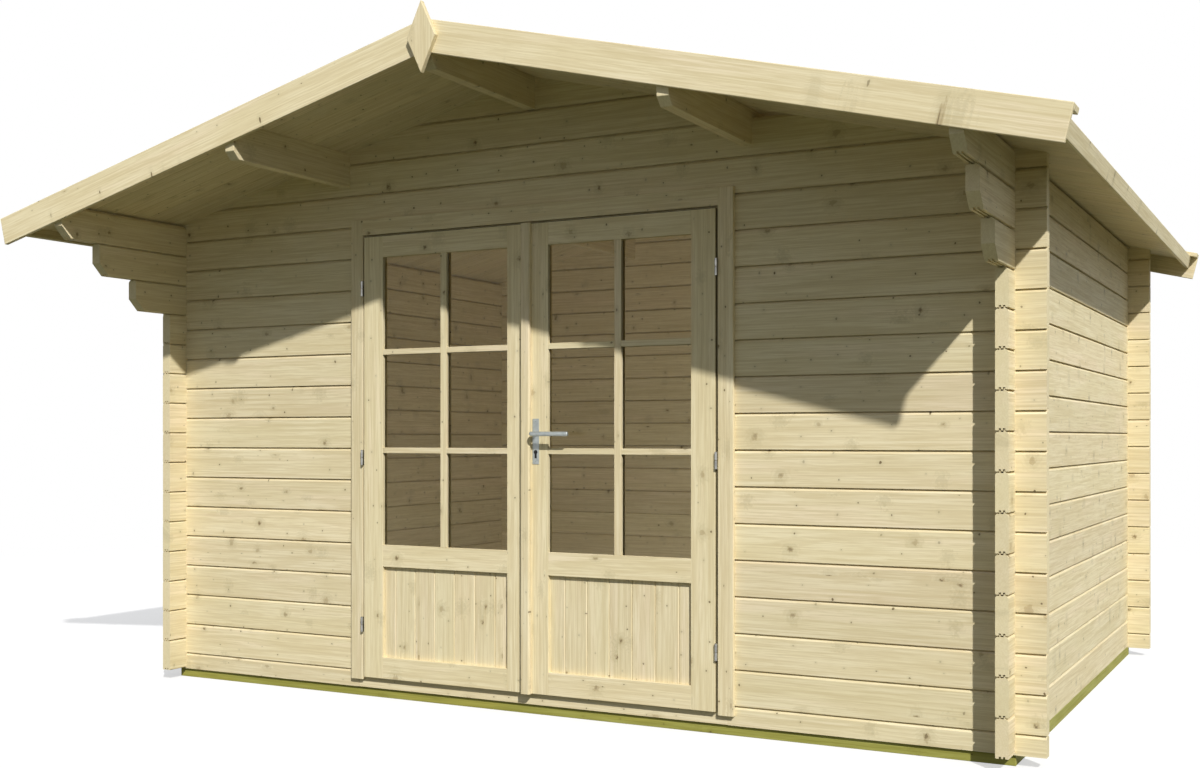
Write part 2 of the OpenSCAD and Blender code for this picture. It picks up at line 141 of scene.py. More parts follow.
spruce = {
    "pale": (0.812, 0.720, 0.488, 1), "warm": (0.765, 0.667, 0.428, 1),
    "late": (0.640, 0.532, 0.310, 1), "smudge": (0.430, 0.370, 0.210, 1),
    "knot": (0.135, 0.092, 0.042, 1), "knotRing": (0.350, 0.250, 0.120, 1),
    "cut": (0.740, 0.640, 0.400, 1), "rosy": (0.835, 0.718, 0.505, 1),
    "ringWidth": 0.0090, "ringDepth": 0.55, "tone": 0.07, "bump": 0.35,
    "pinKnots": {"density": 13.0, "share": 0.20, "size": 0.037, "depth": 0.9},
    "branchKnots": {"density": 6.6, "share": 0.42, "size": 0.064, "depth": 0.42},
    "smudges": {"density": 5.5, "share": 0.40, "size": 0.17, "depth": 0.30},
}
treated = {
    "pale": (0.385, 0.378, 0.096, 1), "warm": (0.335, 0.325, 0.070, 1),
    "late": (0.260, 0.246, 0.046, 1), "smudge": (0.200, 0.175, 0.030, 1),
    "knot": (0.080, 0.060, 0.020, 1), "knotRing": (0.150, 0.125, 0.030, 1),
    "cut": (0.320, 0.300, 0.060, 1), "rosy": (0.400, 0.370, 0.075, 1),
    "ringWidth": 0.0052, "ringDepth": 0.40, "tone": 0.08, "bump": 0.6,
    "pinKnots": {"density": 9.0, "share": 0.50, "size": 0.030, "depth": 0.6},
    "branchKnots": {"density": 4.4, "share": 0.60, "size": 0.036, "depth": 0.5},
    "smudges": {"density": 5.5, "share": 0.55, "size": 0.17, "depth": 0.30},
}
noises = {  # stretch, detail and roughness
    "wobble": ((90.0, 120.0, 0.0), 2.0, 0.55), "sway": ((1.1, 7.0, 7.0), 3.0, 0.55),
    "bands": ((1.0, 1.0, 1.0), 2.0, 0.55), "streak": ((2.2, 85.0, 85.0), 4.0, 0.7),
    "fibre": ((5.0, 210.0, 210.0), 3.0, 0.7), "cloud": ((2.2, 10.0, 10.0), 3.0, 0.55),
    "blush": ((1.4, 13.0, 13.0), 2.0, 0.55),
}
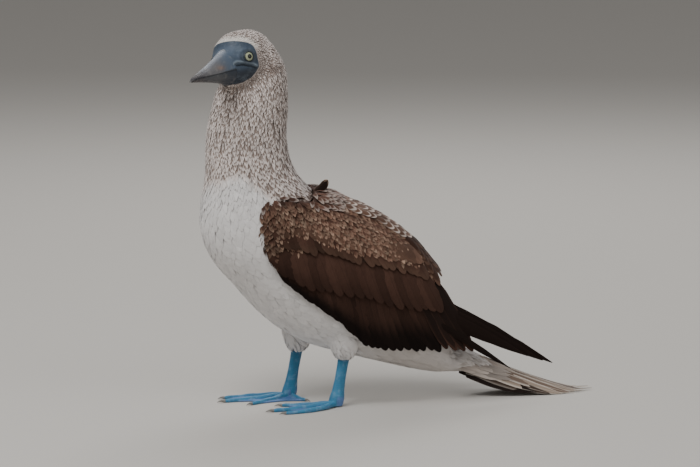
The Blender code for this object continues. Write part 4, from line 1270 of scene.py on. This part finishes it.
def big_feather(at, half_width, shape, slope, thickness=0.45 * MM):
    """Rings of one large feather. at(t, across, lift) gives its points, and slope tilts it under its neighbour."""
    seed = RNG.random() * 90
    t = BIG_ROWS[:, None]
    across = np.array([s for s, _ in BIG_RING])
    under = np.array([u for _, u in BIG_RING])
    ragged = np.array([[noise.noise(Vector((row * 14, s * 1.5, seed))) for s in across] for row in BIG_ROWS])
    half = half_width * shape(t) * (1 + 0.10 * ragged * np.abs(across) * smoothstep(0.2, 0.5, t))
    offset = half * across
    camber = -0.10 * half * across**2 + 0.22 * MM * (np.abs(across) < 0.1) * (1 - t)
    bend = 0.35 * MM * ragged * np.abs(across)
    return at(t + 0 * across, offset, camber + bend - offset * slope - under * thickness)


def on_wing(side, root, tip, heights, bow=0.0):
    """Lays a feather over the wing's bed from root to tip, at heights in mm read along its length."""
    root, tip = np.array(root, float) * MM, np.array(tip, float) * MM
    run = tip - root
    square = np.array((-run[1], run[0])) / np.hypot(*run)

    def at(t, across, lift):
        sway = across + bow * MM * np.sin(math.pi * t)
        a = root[0] + run[0] * t + square[0] * sway
        d = root[1] + run[1] * t + square[1] * sway
        height = np.interp(t, np.linspace(0, 1, len(heights)), heights) * MM
        return from_axis(a, d, bed(a, d) + height + lift, side)

    return at


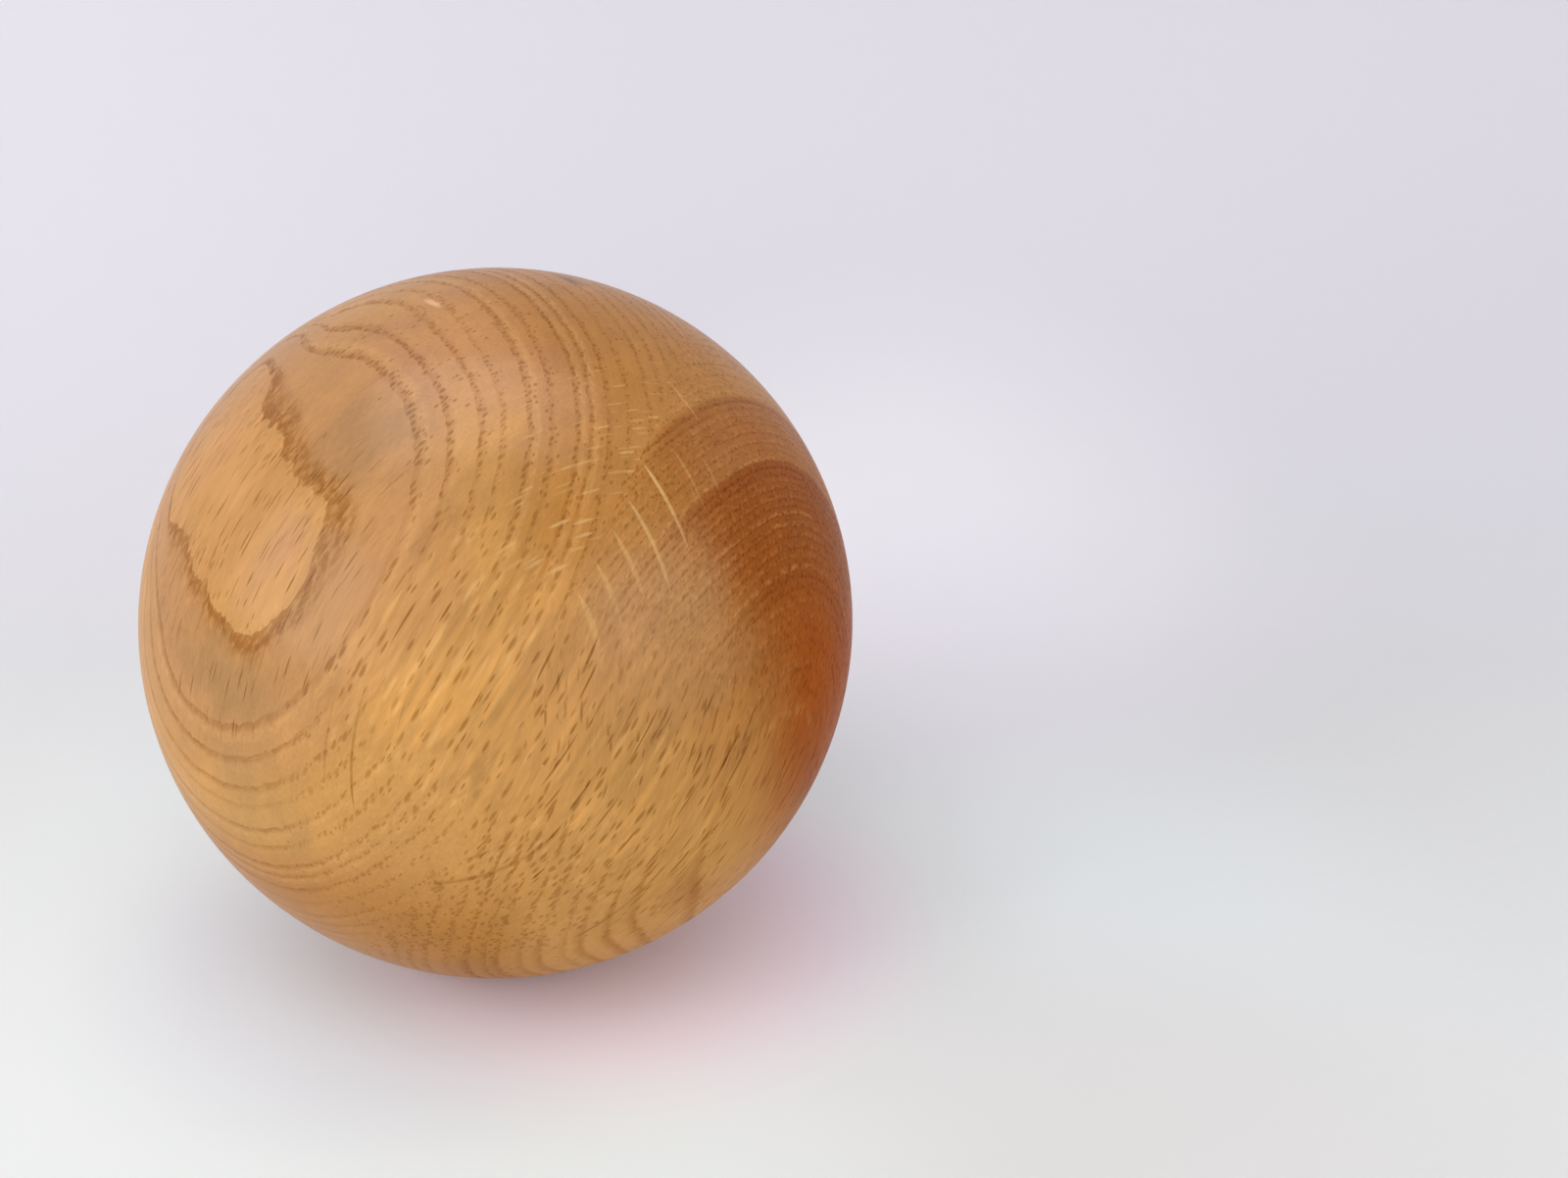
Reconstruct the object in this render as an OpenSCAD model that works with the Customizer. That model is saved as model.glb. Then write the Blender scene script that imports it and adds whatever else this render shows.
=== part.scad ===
// Turned oak ball, one solid piece of wood with no flat, bore or seat.
// The origin is the ball's centre and +Z points up.
// The ball rolls, so whatever holds it meets it at its lowest point.

/* [Ball] */
// Diameter of the finished ball
ball_d = 80; // [20:0.5:250]

/* [Hidden] */
// Number of facets around the preview of the ball
view_facets = 144;
$fn = view_facets;

// A ball as it leaves the lathe: a plain sphere with its centre at the origin.
module ball() {
    color("#c8965a")
    sphere(d = ball_d);
}

ball();
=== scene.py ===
import math
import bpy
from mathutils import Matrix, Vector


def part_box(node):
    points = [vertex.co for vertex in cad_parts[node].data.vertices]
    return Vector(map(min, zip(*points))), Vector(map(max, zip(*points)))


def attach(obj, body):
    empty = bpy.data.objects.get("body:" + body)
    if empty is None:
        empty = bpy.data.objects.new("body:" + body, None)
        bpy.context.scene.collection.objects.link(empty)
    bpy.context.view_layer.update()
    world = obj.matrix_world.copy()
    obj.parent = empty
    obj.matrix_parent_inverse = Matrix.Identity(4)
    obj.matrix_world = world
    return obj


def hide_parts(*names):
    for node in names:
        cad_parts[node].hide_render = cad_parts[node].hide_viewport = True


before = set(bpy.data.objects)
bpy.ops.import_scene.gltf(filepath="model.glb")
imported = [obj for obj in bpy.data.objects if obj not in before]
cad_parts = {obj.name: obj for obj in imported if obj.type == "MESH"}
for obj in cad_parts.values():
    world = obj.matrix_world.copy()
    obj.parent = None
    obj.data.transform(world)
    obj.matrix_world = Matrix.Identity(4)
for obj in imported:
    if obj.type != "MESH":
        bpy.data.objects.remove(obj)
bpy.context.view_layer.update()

from types import SimpleNamespace

import bpy
from mathutils import Matrix, Vector

mm = 0.001  # in metres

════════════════

▶ What needs to be done: Take the lines from the line with "at the origin." through the line with "bpy.context.scene.collection.objects.link(empty)", both ends included, and give them again exactly, with nothing else.

▶ Written solution:
// A ball as it leaves the lathe: a plain sphere with its centre at the origin.
module ball() {
    color("#c8965a")
    sphere(d = ball_d);
}

ball();
=== scene.py ===
import math
import bpy
from mathutils import Matrix, Vector


def part_box(node):
    points = [vertex.co for vertex in cad_parts[node].data.vertices]
    return Vector(map(min, zip(*points))), Vector(map(max, zip(*points)))


def attach(obj, body):
    empty = bpy.data.objects.get("body:" + body)
    if empty is None:
        empty = bpy.data.objects.new("body:" + body, None)
        bpy.context.scene.collection.objects.link(empty)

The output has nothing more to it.